Je dirai que c’est un mélange de joie et de tristesse, dans la mesure où c’est une grande perte quand on perd un érudit, un homme de Dieu comme Cheikh Mouhamadoul Mansour Sy. En ce premier Maouloud célébré en son absence, c’est à un vide extrêmement important auquel nous faisons face. Borom Daradji -rien que ce surnom veut tout dire – par sa rhétorique, son savoir encyclopédique, sa manière de dompter les foules, sa façon de livrer les messages, nous manquera inévitablement. Mais, de manière prémonitoire, c’est lui-même qui nous rappelait cette fameuse phrase de Cheikh Ahmed Tidjane, le fondateur de la confrérie Tidjane : «Quand une étoile s’éteint, apparaît une autre qui éclaire davantage. » C’est pour dire que c’est une mission divine que Dieu lui avait confiée et qui est arrivée à son terme, et comme l’a toujours rappelé Cheikh  AbdoulAziz Sy Al Amine, il est reparti vers Dieu. Nous venons de Dieu, nous sommes pour Dieu et nous retournons à Dieu. Si cette mission devait s’arrêter, je crois qu’il l’aurait fait à la disparition du prophète Mohamed (PSL) mais, les compagnons du prophète avec ses quatre khalifes successifs et ceux qui les ont suivi, les érudits et les chefs de confréries ont toujours continué cette mission, ont toujours maintenu le flambeau afin qu’il ne s’éteigne jamais.
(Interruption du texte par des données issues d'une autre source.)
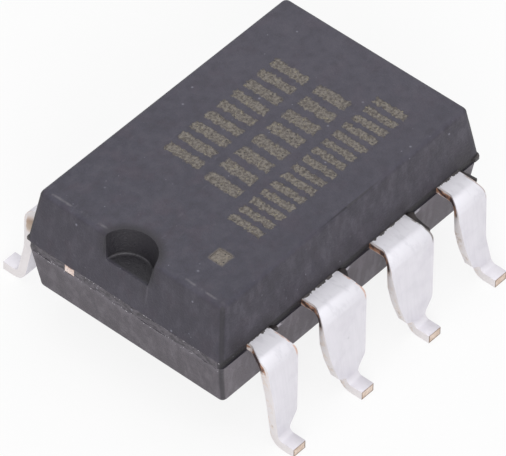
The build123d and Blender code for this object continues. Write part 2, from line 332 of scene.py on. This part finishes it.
def notch_colour(s, colour):
    """The index notch: painted shade inside and round its rim, a light line at its floor, and below
    its near corner a faint flow line with a shade beside it."""
    across = s.math("SUBTRACT", s.x, NOTCH_CENTRE[0])
    along = s.math("SUBTRACT", s.y, NOTCH_CENTRE[1])
    squares = s.math("ADD", s.math("MULTIPLY", across, across), s.math("MULTIPLY", along, along))
    reach = s.math("SQRT", squares)
    floor = TOP - NOTCH_DEPTH
    inside = s.all_of(s.ramp(reach, NOTCH_RADIUS, NOTCH_RADIUS + 0.02, 1.0, 0.0),
                      s.within(s.z, floor - 0.02, TOP - 0.015, 0.02), s.ramp(across, -0.002, 0.168))
    rim = s.all_of(s.ramp(reach, NOTCH_RADIUS, NOTCH_RADIUS + 0.30, 1.0, 0.0),
                   s.ramp(s.z, floor - 0.05, floor + 0.30),
                   s.ramp(across, -0.032, 0.518, 0.45, 1.0))
    line = s.all_of(inside, s.within(s.z, floor + 0.012, floor + 0.030, 0.015),
                    s.ramp(s.noise(4, detail=3), 0.40, 0.55))
    # painted shade inside the notch and round its rim
    colour = s.mix(s.math("MULTIPLY", inside, 0.93), colour, (0.007, 0.006, 0.009))
    colour = s.mix(s.math("MULTIPLY", rim, 0.9), colour, (0.012, 0.010, 0.015))
    colour = s.mix(s.math("MULTIPLY", line, 0.3), colour, (0.16, 0.15, 0.17))
    below = s.all_of(s.ramp(across, 0.018, 0.118, 1.0, 0.0),
                     s.ramp(s.z, LEAD_TOP + 0.13, floor - 0.198),
                     s.ramp(s.z, floor - 0.04, floor + 0.02, 1.0, 0.0))
    shade = s.all_of(below, s.ramp(along, -0.66, -0.60), s.ramp(along, -0.62, -0.30, 1.0, 0.0))
    colour = s.mix(s.math("MULTIPLY", shade, 0.35), colour, (0.020, 0.017, 0.022))
    crease = s.math("MULTIPLY", below, s.within(along, -0.70, -0.655, 0.05))
    return s.mix(s.math("MULTIPLY", crease, 0.30), colour, (0.15, 0.14, 0.16))


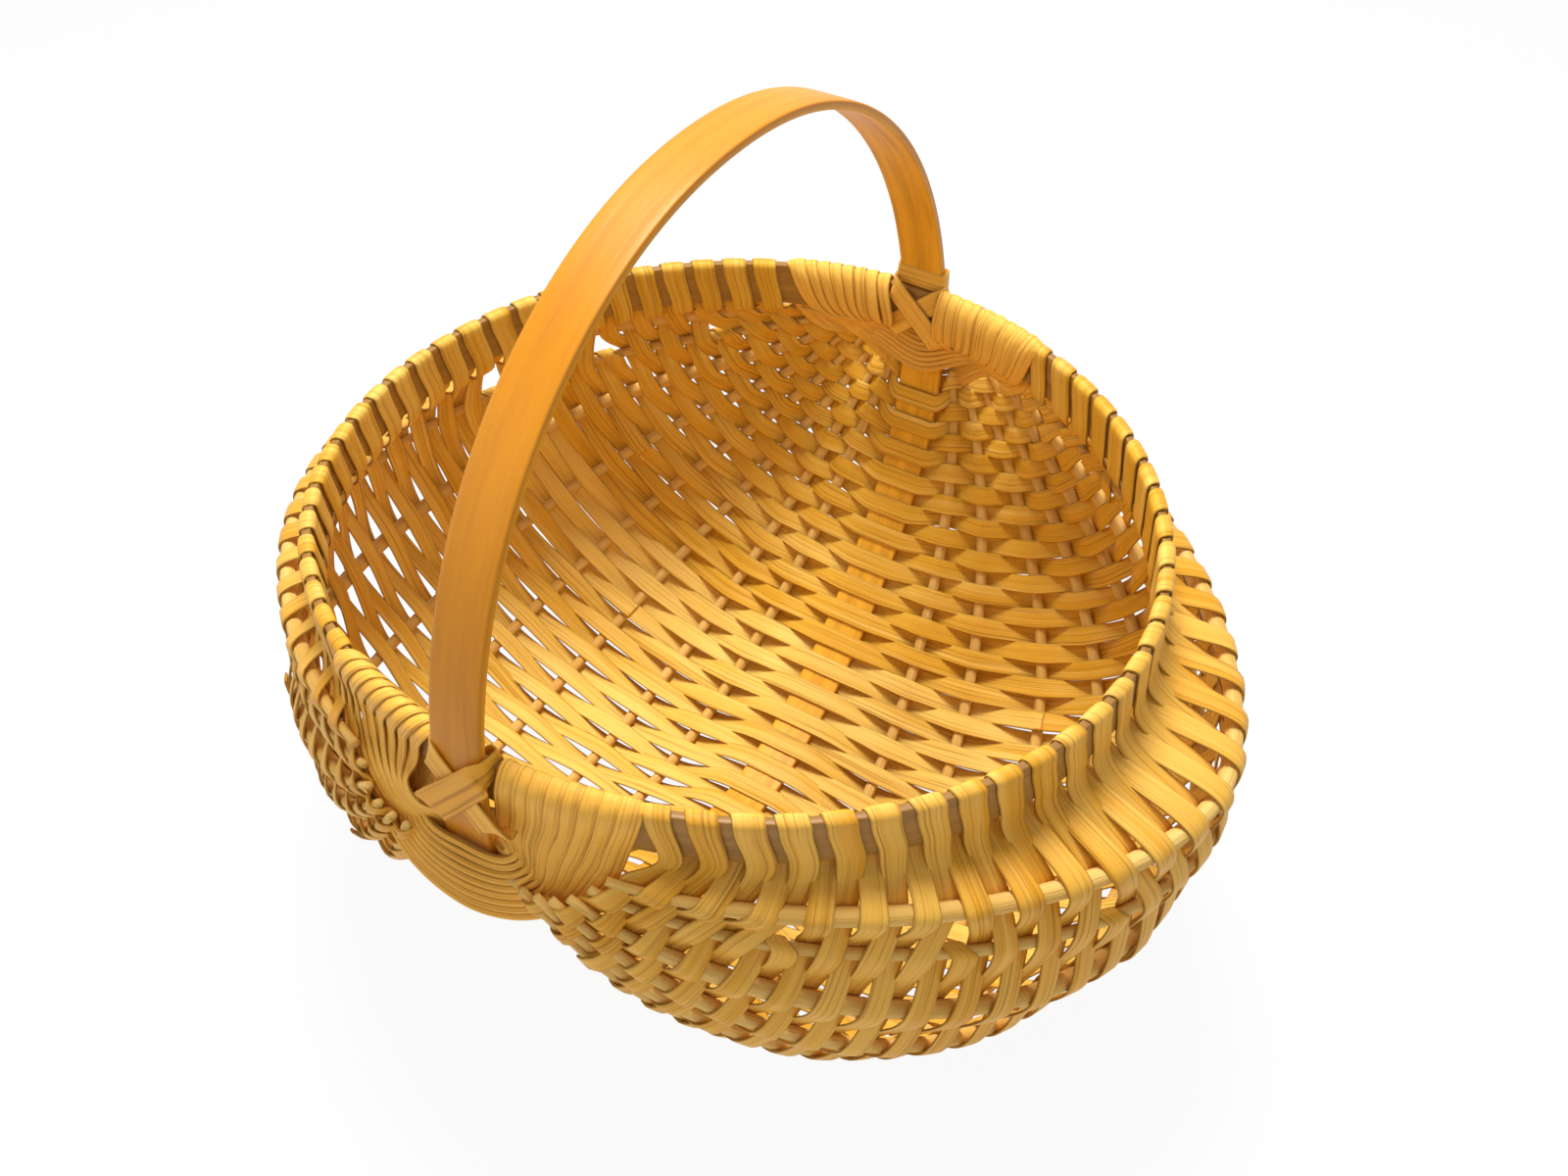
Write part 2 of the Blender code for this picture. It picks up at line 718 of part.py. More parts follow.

Donc, nous avons une pensées pieuse vers notre vénéré Borom Daradji.

En particulier moi-même parce que sur sa recommandation, j’ai toujours chanté à ses côtés. Sa disparition est terriblement triste. Néanmoins ; on essaie toujours de supporter la volonté divine et prier pour que continue à rayonner le flambeau qui est maintenant entre les mains de Serigne Cheikh Ahmed Tidiane Sy que Borom Daradji appelait son « jumeau.»  Il l’a toujours appelé ainsi parce que la différence d’âge entre eux n’est que de quatre mois. Serigne Mansour est venu au monde en août alors que Serigne Cheikh Tidjane Sy est né en décembre. Nous lui souhaitons une longue vie, de même qu’à tous ses frères, et à tous les descendants de notre vénère El hadji Malick Sy. Epaulé par ces frères, qui sont là et qui ont toujours été présents, il pourra réussir la mission que tous les fidèles attendent de lui.